February 1st, 2009, 10:42 pm by

      Bob Robella is determined to take down the Village Seven Homeowners Association board of directors. Even if it means spending every dollar of his savings doing it.

      He’s tired of being told to keep his garage door closed, his trash cans out of sight, his dogs on leashes, his fence painted an approved color.

      Robella want you to believe the Village Seven HOA is run by a rogue board of directors out to abuse its 843 homeowners, especially retirees like himself.

     The HOA, however, says it is being harassed by Robella.

     They describe him as a bully and someone who doesn’t think rules apply to him: he moved into a covenant-controlled community, refuses to pay annual dues and ignores the rules.

      Now, a Colorado Springs judge believes Robella is being ”frivolous and vexatious” in his dealings with the HOA.  Frivolous and vexatious?

       OUCH!

    Robella alleges the board has illegally raised dues, selectively enforced covenants against him and is trying to take his home and run him out of the neighborhood.

    His war with the HOA includes a small claims lawsuit he filed against the board in February 2008 seeking payment of $350 he said it cost him to paint 100 feet of privacy fence a barn red color after it was bleached out by sprinklers watering neighborhood-owned green belt and common areas.

     The HOA countersued for $571 in back dues, fines, interest and administrative costs.  But the HOA offered to waive all the fines if Robella simply paid $96.30 in back dues and agreed to restain his fence an HOA-approved color. Robella agreed and settled the case in front of Magistrate Daniel Winegrad.

     Here’s the fence before and after Robella painted it:

     

     Sounds reasonable, right? Not to Robella, who responded by dropping off a “few” paint chips for the HOA to consider. A “few” as in 251 chips!

    As for settling the back dues, Robella sent the HOA a check for $155. He said it was his share of the back dues and his annual assessment. Only problem, the annual dues are $250. So he still owed another $191.

   And he informed the HOA he no longer was liable for fines or dues because he had transfered ownership to a friend in Florida. And he wouldn’t provide her address.
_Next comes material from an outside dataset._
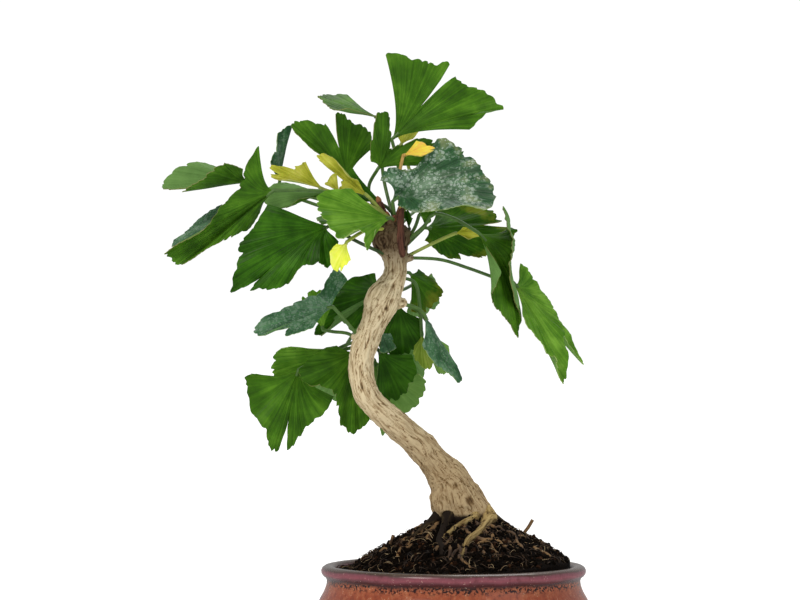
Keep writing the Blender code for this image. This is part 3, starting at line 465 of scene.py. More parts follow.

     Not surprisingly, the situation escalated. The HOA told Robella the rules prohibit breeding of dogs in the neighborhood — he raises Springer spaniels. And it cited him for walking his dogs off leash on Village Seven common areas.

     Here is Robella and his dogs:

     Then came warnings that covenants require garage doors to be down and trash cans kept out of view.

    Robella admits he is guilty of the rules violations and defends his actions. He claims he is victim of a conspiracy. He said his neighbors love his dogs. They don’t care if they run free on his Congenial Place cul de sac. And he will debate for hours whether HOA rules can prevent off-leash dogs on common space.

    So he was shocked to learn last week that he had lost his small claims court. In a big way. Read the decision of magistrate Winegrad and it’s obvious what he thought of Robella.

    “(Robella) has persuaded the court that (he) had no intention of complying with the agreement when he signed it,” Winegrad wrote. “He had engaged in a continuing pattern of frivolous and vexatious activities which have resulted in substantial expense to the (HOA) including the attorney fees which the (HOA) now seeks to recover.”

    As if to underscore his opinion, Winegrad then awarded Village Seven a total victory by ordering Robella to pay those fees, resulting in a judgment of $2,393 plus $23.99 in court costs.

    Robella is furious at the judge’s decision and insists he will appeal. And he will fight the counter suit filed by the HOA in district court. That suit has dramatically raised the stakes and the cost of settling for Robella.

    And it will make it virtually impossible to sell his house. The house is tagged with a “pending lawsuit” warning flag. He said real estate agents will steer clients clear of the house until the lawsuit is resolved.

    Stick around. This one is far from being resolved.